Just that little last sentence hit the mark. Totally changed how I viewed everything. It really put in perspective how so many times I feel like I'm defeated and struggling to hang on, when I should really be seeing myself as a victor. I am on the winning team. Even if I am weak, the Bible says in my weakness He is strong, so a weak victor is still a victor. Obviously God wins in the end****, but Satan is the king of lies, and if he can lie to us to make us feel like we're less than victorious, he's going to do that. One verse to wrap this up:

1 John 2:14 "I write to you, fathers, because you know Him who is from the beginning. I write to you, young men, because you are strong, and the word of God abides in you, and you have had victory over the evil one."



A. Diez.
*None of these have happened to me.

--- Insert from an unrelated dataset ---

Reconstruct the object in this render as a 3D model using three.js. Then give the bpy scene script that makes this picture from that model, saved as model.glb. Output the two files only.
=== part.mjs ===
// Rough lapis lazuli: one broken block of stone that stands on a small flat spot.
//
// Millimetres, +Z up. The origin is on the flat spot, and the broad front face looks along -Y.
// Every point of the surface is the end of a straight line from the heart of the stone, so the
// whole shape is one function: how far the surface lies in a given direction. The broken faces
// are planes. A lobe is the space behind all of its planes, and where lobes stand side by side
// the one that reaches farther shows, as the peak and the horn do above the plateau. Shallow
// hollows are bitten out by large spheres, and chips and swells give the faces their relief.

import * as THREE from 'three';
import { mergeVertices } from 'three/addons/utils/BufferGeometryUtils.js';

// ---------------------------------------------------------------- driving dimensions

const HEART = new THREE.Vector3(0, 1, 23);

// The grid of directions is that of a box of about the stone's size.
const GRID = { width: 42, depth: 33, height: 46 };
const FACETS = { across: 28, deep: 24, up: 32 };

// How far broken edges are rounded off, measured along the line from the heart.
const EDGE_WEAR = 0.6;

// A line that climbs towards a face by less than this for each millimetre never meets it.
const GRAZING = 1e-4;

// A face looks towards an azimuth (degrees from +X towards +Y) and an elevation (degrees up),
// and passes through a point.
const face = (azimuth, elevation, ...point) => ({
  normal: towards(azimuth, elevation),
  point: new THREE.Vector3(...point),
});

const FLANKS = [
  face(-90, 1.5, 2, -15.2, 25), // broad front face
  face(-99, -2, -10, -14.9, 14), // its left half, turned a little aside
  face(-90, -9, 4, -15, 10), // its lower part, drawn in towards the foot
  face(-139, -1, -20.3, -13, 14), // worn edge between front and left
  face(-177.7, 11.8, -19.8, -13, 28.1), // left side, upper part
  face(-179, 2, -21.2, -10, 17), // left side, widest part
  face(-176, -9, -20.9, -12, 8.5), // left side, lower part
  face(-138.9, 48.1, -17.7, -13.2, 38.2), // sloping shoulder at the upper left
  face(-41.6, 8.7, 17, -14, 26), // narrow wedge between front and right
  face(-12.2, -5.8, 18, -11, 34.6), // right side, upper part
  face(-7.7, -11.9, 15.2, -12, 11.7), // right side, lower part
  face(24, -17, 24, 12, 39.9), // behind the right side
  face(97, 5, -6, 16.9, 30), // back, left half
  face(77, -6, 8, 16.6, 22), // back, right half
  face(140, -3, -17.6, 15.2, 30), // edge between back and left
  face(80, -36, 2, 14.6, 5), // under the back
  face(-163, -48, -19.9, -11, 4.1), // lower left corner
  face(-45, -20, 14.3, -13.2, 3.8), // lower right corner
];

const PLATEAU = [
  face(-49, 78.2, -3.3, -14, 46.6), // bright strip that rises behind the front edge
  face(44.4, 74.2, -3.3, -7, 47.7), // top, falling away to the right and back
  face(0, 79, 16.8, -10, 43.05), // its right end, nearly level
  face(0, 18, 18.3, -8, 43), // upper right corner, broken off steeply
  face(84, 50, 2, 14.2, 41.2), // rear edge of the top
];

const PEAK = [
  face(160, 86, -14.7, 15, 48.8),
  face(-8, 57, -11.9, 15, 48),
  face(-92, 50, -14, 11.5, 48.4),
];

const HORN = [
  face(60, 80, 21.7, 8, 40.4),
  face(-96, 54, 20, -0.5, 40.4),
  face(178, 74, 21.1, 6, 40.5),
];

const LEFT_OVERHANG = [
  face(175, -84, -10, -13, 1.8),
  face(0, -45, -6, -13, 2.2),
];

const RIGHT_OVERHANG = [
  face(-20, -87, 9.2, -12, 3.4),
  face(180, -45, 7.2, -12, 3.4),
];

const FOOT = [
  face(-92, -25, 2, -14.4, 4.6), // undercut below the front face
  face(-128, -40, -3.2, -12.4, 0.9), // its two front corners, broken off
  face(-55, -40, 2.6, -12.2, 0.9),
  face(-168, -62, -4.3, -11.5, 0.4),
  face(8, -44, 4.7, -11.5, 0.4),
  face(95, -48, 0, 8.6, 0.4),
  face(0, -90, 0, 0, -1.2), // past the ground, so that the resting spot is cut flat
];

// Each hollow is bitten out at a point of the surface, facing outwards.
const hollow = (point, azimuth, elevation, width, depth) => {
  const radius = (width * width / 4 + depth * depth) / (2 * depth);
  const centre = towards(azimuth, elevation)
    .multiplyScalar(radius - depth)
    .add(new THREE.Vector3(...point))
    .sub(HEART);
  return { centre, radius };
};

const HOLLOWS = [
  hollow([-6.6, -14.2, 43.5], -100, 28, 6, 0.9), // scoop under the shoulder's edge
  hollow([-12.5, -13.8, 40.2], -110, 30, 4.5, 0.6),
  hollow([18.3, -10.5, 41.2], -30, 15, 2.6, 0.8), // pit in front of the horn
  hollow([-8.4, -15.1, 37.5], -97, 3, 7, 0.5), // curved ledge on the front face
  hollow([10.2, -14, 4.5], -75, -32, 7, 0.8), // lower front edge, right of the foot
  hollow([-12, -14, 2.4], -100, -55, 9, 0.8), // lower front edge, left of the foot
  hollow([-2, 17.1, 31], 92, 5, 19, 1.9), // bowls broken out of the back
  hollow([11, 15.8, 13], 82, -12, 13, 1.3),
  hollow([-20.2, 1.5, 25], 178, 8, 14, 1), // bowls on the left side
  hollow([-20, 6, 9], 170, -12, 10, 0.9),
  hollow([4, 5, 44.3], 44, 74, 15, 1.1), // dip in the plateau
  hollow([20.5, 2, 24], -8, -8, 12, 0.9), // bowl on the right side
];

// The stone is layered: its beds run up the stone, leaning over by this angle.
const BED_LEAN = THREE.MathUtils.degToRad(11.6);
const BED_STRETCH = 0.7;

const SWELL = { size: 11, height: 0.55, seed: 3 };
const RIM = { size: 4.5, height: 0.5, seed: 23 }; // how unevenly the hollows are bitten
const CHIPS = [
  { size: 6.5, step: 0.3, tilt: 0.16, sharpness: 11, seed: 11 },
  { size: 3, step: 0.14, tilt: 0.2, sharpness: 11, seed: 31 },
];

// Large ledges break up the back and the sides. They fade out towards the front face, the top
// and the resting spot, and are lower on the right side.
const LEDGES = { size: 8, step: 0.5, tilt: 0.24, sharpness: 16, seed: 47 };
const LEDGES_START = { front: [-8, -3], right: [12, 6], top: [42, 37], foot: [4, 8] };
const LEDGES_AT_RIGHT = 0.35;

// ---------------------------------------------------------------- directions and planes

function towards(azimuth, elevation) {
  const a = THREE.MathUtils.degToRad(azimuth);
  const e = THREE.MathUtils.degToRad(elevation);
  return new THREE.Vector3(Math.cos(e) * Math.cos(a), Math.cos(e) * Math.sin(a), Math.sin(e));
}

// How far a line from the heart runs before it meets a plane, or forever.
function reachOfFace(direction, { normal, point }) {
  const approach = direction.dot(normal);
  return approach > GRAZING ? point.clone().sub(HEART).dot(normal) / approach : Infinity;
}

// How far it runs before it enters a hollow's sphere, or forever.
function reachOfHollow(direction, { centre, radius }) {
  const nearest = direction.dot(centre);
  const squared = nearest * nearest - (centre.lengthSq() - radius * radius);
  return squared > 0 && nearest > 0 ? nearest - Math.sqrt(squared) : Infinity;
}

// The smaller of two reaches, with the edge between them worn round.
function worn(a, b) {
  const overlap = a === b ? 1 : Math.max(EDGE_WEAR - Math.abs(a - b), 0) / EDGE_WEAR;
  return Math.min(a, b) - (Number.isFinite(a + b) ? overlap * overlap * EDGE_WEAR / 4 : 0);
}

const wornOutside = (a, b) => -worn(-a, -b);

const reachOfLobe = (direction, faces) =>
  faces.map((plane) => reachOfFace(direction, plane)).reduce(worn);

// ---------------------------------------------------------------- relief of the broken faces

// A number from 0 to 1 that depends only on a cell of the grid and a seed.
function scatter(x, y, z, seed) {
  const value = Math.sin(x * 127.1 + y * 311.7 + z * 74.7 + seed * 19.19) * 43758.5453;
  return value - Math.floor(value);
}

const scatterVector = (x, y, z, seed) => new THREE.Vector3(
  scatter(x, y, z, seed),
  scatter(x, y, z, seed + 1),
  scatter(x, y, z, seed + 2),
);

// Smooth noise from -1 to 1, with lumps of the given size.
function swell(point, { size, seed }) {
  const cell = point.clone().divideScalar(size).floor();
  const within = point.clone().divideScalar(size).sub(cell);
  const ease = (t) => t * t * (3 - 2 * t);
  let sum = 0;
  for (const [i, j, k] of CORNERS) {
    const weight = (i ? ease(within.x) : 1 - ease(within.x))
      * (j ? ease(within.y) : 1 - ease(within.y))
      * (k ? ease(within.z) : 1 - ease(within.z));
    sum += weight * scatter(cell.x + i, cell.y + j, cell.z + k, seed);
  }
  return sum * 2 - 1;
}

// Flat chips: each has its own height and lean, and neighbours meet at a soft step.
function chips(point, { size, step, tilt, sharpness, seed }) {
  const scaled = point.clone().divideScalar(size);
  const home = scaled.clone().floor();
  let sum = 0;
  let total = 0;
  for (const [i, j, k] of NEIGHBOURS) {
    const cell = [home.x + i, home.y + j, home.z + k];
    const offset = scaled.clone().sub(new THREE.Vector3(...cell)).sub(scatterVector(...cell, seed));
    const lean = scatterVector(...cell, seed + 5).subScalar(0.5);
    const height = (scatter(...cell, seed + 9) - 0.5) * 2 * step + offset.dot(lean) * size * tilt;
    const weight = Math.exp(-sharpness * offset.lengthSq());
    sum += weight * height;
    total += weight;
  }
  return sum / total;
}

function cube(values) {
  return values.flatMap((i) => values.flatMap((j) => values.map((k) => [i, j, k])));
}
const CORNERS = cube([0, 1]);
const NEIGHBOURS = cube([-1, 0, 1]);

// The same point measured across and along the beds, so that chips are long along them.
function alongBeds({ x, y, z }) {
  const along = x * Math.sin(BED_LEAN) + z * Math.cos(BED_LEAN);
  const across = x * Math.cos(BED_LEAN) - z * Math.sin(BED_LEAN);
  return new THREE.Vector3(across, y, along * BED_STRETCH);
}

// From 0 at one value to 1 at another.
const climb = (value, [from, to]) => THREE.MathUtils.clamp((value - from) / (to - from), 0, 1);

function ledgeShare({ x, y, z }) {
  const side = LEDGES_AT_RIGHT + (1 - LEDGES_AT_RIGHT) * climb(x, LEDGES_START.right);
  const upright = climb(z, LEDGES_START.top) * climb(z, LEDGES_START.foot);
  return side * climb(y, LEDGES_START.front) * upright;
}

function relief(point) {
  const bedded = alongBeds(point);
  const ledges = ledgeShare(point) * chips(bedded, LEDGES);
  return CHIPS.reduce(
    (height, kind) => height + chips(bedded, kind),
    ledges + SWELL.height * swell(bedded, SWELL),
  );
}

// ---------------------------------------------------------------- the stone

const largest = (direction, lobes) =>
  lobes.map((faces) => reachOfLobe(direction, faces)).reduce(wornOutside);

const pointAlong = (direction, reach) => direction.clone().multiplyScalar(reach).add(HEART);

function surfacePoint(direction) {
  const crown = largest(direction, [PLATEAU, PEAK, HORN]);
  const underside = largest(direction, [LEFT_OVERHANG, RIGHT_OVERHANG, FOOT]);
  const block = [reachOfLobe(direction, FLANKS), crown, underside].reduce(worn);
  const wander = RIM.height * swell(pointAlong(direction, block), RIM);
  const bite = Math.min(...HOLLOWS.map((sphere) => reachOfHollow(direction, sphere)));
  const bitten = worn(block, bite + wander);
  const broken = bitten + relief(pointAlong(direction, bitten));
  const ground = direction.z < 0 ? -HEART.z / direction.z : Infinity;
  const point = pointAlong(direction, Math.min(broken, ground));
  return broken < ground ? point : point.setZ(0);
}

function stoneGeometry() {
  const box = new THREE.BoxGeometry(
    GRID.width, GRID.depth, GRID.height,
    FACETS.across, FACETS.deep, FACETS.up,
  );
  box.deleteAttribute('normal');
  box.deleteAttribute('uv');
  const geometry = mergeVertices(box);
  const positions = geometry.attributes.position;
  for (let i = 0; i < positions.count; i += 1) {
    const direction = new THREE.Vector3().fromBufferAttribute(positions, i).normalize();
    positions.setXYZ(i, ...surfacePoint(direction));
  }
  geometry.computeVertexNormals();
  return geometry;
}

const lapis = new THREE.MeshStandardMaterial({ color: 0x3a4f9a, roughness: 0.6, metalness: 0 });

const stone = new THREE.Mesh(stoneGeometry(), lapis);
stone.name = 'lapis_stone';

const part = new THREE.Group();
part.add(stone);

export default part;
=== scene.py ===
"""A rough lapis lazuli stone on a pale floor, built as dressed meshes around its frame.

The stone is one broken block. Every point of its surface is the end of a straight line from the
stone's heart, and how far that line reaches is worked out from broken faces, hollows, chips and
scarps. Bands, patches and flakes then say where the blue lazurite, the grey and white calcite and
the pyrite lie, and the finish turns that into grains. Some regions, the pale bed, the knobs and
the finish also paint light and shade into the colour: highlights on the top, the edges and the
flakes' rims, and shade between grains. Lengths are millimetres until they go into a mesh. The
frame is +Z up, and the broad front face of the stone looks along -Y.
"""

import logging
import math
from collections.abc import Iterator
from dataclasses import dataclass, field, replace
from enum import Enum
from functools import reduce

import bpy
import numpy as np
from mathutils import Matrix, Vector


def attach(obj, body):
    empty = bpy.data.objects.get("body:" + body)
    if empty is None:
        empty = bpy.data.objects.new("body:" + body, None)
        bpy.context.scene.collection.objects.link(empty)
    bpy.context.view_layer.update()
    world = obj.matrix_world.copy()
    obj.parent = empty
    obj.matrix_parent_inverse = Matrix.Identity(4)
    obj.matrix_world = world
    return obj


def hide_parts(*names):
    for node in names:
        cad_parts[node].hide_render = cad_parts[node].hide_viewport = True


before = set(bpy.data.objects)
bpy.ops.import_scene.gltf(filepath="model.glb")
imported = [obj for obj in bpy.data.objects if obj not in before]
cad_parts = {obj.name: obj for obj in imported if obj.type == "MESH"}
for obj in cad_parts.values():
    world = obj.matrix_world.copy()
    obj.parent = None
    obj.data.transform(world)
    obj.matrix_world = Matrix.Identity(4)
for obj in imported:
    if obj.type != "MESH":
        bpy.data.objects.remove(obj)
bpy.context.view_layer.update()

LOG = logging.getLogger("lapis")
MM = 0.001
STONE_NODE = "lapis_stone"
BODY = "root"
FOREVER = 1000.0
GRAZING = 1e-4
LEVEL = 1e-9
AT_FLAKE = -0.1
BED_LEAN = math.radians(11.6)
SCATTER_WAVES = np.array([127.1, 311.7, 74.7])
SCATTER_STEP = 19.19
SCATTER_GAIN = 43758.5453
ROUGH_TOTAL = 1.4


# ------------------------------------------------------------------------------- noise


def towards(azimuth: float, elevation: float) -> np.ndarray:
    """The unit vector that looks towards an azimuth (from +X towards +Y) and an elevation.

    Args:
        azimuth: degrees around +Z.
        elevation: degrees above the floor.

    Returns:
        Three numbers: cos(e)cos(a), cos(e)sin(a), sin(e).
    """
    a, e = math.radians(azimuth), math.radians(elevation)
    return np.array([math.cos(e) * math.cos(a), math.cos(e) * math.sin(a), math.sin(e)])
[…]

I have great parents, awesome best friends, and am still chugging along through college. These are hypothetical examples.
 
**How sick and how prideful is that? Probably in the nearby future there will be a blog post about grace. Probably after my friend Michelle finishes that one book and lets me barrow it. ;) (Not like I'm rushing you or anything...)
 
***Chris, you seriously get mentioned in like every other post. This is ridiculous. It's either you or Ray Shular- who probably would have gotten mentioned if he hadn't been traveling around the United States for the past two weeks. (This is me being bitter and harboring jealous envy towards you, Ray. Bring me back a souvenir, like the Declaration of Independence or something. The original.)